Vientiane is a pretty nondescript place with poor accommodation offerings and not a great deal to see whereas Luang Prabang is located on the Mekong, awash with Wats (temples) and colonial French architecture and is one of the most charming towns in all of Asia so the decision wasn’t too hard to make.

We settled in quickly, finding a nice little guesthouse for $10 a night, a place selling cold beer for 8000 kip ($1) a bottle and an authentic curry-house with naan bread to die for. So all in all we were very happy and whiled away our days taking walks along the Mekong (how romantic!), watching the sunsets (even more romantic!), temple-bashing, drinking beer, eating good food and simply relaxing. We even caught the opening day of the Luang Prabang film festival and watched a very enjoyable film called ‘On Safer Ground’ (***). Before we knew it the week was up and it was time to leave and head down to Vientiane on a bus that took eleven hours rather than the advertised eight, surprise, surprise!

We did plan a few days in Vientiane as we needed to get a visa for Burma and it seemed as good a place as any to get it sorted. The embassy turn around was four working days but from experience we have found that these smaller, more out-of-the-way embassies can often be ‘persuaded’ to issue visas slightly quicker. So we posed the question to the nice man who supplied us with the application forms; ‘Sir (mandatory usage when dealing with these fellows!), is there any way we can get the visas back on Wednesday morning rather than Thursday afternoon as we are meeting our parents in Thailand that day?’. ‘Let me see’ was his reply and off he skips to the back office. ‘Indeed there may be’ was the response we got after five minutes of consultation. ‘Jolly good’ was our reply. ‘I am selling calendars’ he points out, ‘oh really’ we gasp with excitement, ‘we would very much like a couple of those’. ‘Well, as luck would have it we are selling them for $5 each’. ‘A bargain’ we cry and hey presto we get our visas one day early. An alternative, shorter version of the same conversation could have gone something like this;

Us; ‘hello, we want two visas for Myanmar’. ‘

Visa man; ‘OK, $20. You get can pick them up on Thursday’

Us; ‘Can we pay you a bribe and get them back on Wednesday?’

Visa man; ‘yep, $5 should do the job and I’ll throw in a couple of crappy calendars into the bargain’

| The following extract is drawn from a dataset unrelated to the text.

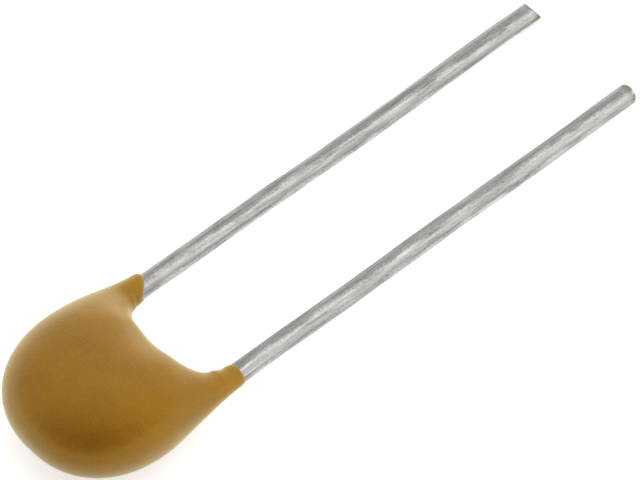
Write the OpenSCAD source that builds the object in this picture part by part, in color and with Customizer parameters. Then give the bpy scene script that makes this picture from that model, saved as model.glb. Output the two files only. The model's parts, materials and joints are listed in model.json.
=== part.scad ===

Us; ‘OK. See you Wednesday’

Here endeth the lesson in how to deal with embassy bureaucracy.

So, all visa’d up and ready to go it’s back to Thailand where we need to fix our camera (it’s broken at the moment), visit Boots (deodorant, mosquito repellent etc), pick up our Macs and dose up on Thai curry before heading to the ‘Golden Land’ that is Burma.

(*) Vang Vieng is a funny place. Scenically, it is one of the most stunning places in Laos but it has grown into a backpackers centre where said backpackers act like buffoons (+). There are plenty of ‘legitimate’ activities to keep you busy in Vang Vieng such as rock-climbing, mountain biking and kayaking but by far the most popular ones are taking copious amounts of drugs, drinking and drinking combined with tubing. The later involves driving about 5km up river (Vang Vieng is located on the picturesque Nam Song) and floating down stream in an old tractor inner-tube, stopping at any one of (or indeed all) the 12 odd bars along the way and ending up thoroughly hammered by the time you get back to Vang Vieng. Doesn’t sound too bad I hear you say but in-between these bars are plenty of death-trap rope swings and slides and the more you drink, the more you think they are a good idea and before you know it you are hobbling around town with your leg or arm (or both) in plaster or at the very least some severe and very colourful bruises. This in itself doesn’t worry me, people can do what they want, but it winds me up that the broken bones, bruises and cuts are almost seen as ‘battle scars’ or ‘stripes’ by the foolish young backpackers (and believe me it is always the young ones) and in my day (OK, OK I am know I am sounding old now) you earned your ‘stripes’ by taking a three-day bus journey across China or the like, not by whacking into some great big rock because you are too pissed or stoned to steer an old inner-tube in the right direction. Anyway, rant over but I will say two things; 1) I tried the rope swing, albeit sober (see enclosed video clip and check out the angle of the slide in the background on the Vang Vieng II video – so dangerous!) and 2) if any of my nieces decide to go there in years to come I will certainly have something to say on the matter!

(+) what a great word, it should be used more along with other classics such as shenanigans and kerfuffle.

(**) those of you paying attention may wonder why we didn’t just cross into Thailand early if we were kicking our heels? Well, we would’ve if we could’ve so to speak but unfortunately you only get 15 days gratis when you enter Thailand by land without a visa and our onward flight to Burma is not until 20th December which means we couldn’t cross until 6th December. Get it, good?

(***) Directed and narrated by an English guy called Stuart Ryan, ‘On Safer Ground’ documents the story of a Lao amateur football team from Xieng Khuang Province that head to Sweden for the Football Youth World Cup. Although Laos was neutral during the Vietnam conflict, Xieng Khuang was one of the most devastated areas of the whole war and to this day there is still loads of UXO (Unexploded ordnance) littering region and Stuart Ryan links this into the film, making the overall result very poignant as well as very sad and very funny at times. If you can get hold of it , we can recommend it. We visited the region some ten years back and found it to be very interesting. I will always remember it as we had a hard night of drinking with the British contingent of the Mine Advisory Group (MAG). How anyone can go out and look for UXO on a daily basis is incredible to me and I take my hat off to them. No wonder they get caned every night.